Start
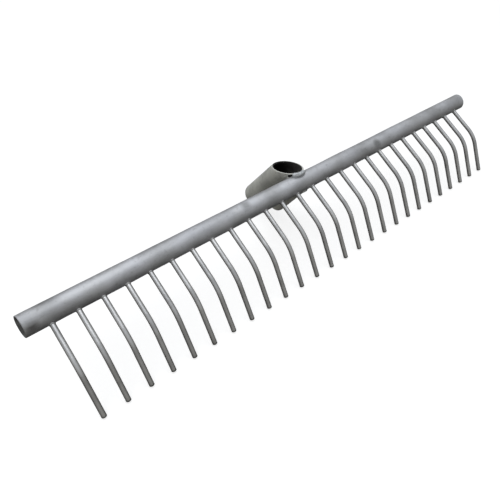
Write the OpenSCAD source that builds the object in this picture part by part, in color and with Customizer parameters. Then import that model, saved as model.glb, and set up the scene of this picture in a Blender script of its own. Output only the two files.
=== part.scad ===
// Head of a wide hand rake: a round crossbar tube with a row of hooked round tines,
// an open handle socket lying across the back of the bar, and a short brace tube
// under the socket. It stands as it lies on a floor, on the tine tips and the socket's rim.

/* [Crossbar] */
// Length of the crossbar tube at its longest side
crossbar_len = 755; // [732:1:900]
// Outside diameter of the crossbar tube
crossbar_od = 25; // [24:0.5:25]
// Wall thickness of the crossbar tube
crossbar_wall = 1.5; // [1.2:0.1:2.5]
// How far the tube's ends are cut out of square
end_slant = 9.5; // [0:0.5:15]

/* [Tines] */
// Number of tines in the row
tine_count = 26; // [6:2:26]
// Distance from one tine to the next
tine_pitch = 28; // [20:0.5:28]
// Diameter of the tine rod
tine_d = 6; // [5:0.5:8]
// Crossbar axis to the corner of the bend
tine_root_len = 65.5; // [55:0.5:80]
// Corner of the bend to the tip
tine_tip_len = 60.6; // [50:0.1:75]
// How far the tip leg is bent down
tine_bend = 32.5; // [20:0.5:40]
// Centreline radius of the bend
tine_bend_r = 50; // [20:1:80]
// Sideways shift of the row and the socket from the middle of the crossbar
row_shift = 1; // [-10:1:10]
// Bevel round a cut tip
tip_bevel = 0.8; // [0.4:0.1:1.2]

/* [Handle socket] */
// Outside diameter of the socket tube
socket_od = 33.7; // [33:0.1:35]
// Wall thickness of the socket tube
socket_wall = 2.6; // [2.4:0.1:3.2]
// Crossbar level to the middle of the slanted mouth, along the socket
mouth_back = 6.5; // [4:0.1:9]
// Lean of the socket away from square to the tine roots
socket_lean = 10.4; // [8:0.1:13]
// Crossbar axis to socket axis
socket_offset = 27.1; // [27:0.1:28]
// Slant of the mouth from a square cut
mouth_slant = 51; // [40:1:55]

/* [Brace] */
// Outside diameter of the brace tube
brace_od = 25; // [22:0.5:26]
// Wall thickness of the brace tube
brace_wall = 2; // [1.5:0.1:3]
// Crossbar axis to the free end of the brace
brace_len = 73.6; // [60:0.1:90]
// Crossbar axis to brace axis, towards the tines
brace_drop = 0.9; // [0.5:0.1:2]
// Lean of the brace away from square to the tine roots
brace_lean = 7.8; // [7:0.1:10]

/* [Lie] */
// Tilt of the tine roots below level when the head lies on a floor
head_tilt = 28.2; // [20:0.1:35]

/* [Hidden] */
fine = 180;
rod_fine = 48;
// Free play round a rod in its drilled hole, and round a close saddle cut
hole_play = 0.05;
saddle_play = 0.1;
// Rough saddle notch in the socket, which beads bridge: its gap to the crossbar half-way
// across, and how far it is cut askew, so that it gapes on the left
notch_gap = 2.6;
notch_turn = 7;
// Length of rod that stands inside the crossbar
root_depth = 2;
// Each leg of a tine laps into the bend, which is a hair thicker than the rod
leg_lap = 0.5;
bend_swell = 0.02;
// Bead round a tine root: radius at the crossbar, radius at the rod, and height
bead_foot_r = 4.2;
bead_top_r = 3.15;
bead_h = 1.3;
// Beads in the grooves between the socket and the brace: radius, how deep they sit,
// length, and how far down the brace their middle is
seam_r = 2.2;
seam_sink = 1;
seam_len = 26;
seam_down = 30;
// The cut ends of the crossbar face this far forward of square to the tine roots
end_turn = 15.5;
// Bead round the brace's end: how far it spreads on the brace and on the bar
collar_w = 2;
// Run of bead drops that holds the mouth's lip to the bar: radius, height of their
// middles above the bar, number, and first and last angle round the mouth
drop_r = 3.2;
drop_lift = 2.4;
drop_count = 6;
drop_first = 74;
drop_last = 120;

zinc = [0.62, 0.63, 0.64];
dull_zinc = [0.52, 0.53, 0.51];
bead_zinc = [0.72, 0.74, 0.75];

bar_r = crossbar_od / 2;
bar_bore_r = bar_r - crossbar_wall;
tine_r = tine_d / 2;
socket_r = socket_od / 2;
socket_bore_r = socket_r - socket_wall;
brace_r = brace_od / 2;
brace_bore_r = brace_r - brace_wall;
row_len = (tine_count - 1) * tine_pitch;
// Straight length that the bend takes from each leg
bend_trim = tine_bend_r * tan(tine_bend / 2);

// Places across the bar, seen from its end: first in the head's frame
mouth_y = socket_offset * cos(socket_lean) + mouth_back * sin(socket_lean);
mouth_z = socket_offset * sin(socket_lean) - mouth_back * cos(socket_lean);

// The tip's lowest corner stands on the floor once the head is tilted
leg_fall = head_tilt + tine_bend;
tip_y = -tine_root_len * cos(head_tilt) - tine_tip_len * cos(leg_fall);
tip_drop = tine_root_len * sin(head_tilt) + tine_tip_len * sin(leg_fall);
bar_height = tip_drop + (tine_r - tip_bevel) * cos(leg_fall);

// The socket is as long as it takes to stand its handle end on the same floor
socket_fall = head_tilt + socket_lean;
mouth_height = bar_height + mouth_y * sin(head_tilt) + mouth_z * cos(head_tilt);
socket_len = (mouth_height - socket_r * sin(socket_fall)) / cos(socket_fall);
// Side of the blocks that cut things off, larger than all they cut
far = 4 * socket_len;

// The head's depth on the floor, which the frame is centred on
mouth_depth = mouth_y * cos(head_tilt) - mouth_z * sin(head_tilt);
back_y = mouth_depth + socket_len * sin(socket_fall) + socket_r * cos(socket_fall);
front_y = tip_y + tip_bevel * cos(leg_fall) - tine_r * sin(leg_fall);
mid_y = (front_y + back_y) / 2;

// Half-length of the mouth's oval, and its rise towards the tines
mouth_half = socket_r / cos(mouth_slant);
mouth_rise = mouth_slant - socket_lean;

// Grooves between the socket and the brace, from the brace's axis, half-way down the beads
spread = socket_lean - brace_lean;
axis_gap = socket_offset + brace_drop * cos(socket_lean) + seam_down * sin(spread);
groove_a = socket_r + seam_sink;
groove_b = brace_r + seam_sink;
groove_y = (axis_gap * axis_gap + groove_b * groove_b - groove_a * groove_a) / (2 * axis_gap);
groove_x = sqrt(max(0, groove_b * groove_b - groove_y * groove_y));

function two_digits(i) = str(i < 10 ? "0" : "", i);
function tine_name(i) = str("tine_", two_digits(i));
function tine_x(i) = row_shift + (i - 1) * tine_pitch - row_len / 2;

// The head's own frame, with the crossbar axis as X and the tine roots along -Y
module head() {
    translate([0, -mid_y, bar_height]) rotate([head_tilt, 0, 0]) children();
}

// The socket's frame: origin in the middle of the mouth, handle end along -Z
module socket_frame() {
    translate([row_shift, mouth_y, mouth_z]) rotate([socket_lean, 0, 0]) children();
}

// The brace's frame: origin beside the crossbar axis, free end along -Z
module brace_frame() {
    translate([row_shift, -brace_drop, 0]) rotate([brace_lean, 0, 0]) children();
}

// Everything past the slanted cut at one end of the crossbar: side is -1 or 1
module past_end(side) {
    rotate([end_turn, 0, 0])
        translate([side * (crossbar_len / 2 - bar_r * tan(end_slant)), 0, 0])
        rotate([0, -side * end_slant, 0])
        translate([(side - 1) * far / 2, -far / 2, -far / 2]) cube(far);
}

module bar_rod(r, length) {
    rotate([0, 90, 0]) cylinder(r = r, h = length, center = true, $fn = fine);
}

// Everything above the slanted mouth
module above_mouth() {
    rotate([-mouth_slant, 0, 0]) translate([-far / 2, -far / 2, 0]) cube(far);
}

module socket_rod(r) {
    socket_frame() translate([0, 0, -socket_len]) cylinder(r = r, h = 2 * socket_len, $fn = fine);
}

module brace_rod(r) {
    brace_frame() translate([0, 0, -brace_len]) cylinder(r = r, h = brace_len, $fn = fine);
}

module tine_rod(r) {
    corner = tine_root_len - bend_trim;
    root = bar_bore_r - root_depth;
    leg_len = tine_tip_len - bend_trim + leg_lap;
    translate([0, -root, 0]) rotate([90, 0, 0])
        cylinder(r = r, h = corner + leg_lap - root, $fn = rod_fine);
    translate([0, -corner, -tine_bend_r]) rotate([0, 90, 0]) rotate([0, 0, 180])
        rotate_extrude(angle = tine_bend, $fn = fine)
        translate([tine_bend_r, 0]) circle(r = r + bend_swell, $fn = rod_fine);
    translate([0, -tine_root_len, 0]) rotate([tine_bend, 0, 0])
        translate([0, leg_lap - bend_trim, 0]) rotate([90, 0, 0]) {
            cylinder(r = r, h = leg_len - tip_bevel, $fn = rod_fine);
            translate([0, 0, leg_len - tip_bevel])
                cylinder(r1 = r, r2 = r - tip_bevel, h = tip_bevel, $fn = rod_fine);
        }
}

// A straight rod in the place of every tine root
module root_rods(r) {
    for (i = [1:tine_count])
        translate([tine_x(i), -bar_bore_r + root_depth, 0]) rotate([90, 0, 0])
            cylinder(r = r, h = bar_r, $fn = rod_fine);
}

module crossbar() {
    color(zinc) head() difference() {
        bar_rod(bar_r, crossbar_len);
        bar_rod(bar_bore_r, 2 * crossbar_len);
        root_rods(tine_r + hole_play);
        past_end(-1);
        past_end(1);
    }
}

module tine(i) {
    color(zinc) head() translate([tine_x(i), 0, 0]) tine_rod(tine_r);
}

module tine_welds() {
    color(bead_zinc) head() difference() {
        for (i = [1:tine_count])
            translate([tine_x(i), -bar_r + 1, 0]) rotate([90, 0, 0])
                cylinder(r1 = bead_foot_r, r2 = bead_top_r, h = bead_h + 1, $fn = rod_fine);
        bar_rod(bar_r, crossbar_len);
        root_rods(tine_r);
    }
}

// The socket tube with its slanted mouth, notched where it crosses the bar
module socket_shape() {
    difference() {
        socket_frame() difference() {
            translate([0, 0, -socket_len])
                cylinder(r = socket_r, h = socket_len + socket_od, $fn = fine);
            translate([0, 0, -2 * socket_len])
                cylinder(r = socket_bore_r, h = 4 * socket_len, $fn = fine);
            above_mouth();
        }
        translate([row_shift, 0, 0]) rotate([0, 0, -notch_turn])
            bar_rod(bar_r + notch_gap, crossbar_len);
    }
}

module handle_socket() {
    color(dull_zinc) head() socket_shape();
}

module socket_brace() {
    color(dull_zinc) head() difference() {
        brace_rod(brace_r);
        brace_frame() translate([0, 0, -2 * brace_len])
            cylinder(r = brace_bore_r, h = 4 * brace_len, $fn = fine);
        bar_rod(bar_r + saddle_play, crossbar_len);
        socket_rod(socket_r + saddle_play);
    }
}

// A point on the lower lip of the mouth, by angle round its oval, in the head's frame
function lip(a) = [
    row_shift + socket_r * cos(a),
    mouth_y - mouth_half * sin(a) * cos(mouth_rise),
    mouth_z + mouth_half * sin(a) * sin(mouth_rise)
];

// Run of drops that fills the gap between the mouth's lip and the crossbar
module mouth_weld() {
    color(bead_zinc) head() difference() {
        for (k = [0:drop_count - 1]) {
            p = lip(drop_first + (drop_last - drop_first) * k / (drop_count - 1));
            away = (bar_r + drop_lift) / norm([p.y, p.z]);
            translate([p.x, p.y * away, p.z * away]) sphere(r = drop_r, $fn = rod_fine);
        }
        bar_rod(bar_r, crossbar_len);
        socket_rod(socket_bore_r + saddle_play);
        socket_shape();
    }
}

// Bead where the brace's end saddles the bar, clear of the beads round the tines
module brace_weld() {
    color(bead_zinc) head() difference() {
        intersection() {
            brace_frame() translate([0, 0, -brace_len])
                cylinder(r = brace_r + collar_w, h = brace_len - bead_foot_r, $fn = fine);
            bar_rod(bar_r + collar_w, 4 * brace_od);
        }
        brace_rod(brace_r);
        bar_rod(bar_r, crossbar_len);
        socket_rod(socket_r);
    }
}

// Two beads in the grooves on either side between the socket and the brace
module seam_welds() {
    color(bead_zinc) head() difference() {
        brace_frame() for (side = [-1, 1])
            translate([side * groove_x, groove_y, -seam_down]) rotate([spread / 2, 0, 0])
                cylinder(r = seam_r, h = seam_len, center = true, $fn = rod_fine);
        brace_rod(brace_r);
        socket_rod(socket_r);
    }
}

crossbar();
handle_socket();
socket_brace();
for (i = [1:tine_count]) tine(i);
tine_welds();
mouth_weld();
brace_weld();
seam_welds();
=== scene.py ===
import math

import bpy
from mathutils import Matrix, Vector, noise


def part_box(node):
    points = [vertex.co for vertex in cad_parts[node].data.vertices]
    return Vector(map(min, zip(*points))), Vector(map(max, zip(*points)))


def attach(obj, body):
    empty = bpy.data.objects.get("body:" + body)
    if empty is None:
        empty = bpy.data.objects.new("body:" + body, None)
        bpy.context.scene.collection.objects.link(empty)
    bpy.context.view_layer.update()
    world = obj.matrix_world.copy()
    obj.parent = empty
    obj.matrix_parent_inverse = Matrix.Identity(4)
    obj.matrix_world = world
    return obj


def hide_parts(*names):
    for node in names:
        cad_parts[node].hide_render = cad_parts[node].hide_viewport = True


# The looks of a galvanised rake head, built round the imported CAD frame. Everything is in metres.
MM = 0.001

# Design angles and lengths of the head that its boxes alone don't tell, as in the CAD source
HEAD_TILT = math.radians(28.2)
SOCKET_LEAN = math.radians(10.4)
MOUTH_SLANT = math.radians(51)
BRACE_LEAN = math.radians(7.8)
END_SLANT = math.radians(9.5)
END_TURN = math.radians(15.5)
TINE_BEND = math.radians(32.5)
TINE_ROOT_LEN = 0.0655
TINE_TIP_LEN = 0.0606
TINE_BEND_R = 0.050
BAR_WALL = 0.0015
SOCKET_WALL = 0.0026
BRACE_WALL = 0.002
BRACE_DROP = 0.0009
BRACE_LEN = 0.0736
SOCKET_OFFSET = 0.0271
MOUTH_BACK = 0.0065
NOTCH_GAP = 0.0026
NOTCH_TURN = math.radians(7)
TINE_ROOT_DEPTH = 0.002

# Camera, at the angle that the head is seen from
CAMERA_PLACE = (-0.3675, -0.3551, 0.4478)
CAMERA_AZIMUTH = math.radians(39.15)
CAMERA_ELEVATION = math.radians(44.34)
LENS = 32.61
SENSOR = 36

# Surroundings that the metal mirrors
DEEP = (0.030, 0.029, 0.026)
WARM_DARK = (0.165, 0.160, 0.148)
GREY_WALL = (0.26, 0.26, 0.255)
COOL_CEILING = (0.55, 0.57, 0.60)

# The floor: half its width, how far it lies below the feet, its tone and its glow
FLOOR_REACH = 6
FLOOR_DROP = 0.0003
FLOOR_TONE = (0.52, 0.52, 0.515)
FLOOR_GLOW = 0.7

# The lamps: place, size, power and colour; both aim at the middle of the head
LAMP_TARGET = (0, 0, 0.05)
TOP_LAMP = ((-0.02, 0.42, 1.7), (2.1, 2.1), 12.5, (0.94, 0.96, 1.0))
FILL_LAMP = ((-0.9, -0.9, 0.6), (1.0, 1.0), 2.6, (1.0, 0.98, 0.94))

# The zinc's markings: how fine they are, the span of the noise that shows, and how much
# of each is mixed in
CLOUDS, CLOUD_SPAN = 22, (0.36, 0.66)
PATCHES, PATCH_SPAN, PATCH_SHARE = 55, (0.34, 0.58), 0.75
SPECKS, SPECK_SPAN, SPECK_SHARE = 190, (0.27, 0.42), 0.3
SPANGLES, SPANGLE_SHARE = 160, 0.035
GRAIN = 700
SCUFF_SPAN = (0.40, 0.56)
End
THE REQUEST
Give again the lines from the one with "crossbar();" to the one with "cad_parts[node].hide_render = cad_parts[node].hide_viewport", both lines included, exactly and with no other line.

WRITTEN SOLUTION
crossbar();
handle_socket();
socket_brace();
for (i = [1:tine_count]) tine(i);
tine_welds();
mouth_weld();
brace_weld();
seam_welds();
=== scene.py ===
import math

import bpy
from mathutils import Matrix, Vector, noise


def part_box(node):
    points = [vertex.co for vertex in cad_parts[node].data.vertices]
    return Vector(map(min, zip(*points))), Vector(map(max, zip(*points)))


def attach(obj, body):
    empty = bpy.data.objects.get("body:" + body)
    if empty is None:
        empty = bpy.data.objects.new("body:" + body, None)
        bpy.context.scene.collection.objects.link(empty)
    bpy.context.view_layer.update()
    world = obj.matrix_world.copy()
    obj.parent = empty
    obj.matrix_parent_inverse = Matrix.Identity(4)
    obj.matrix_world = world
    return obj


def hide_parts(*names):
    for node in names:
        cad_parts[node].hide_render = cad_parts[node].hide_viewport = True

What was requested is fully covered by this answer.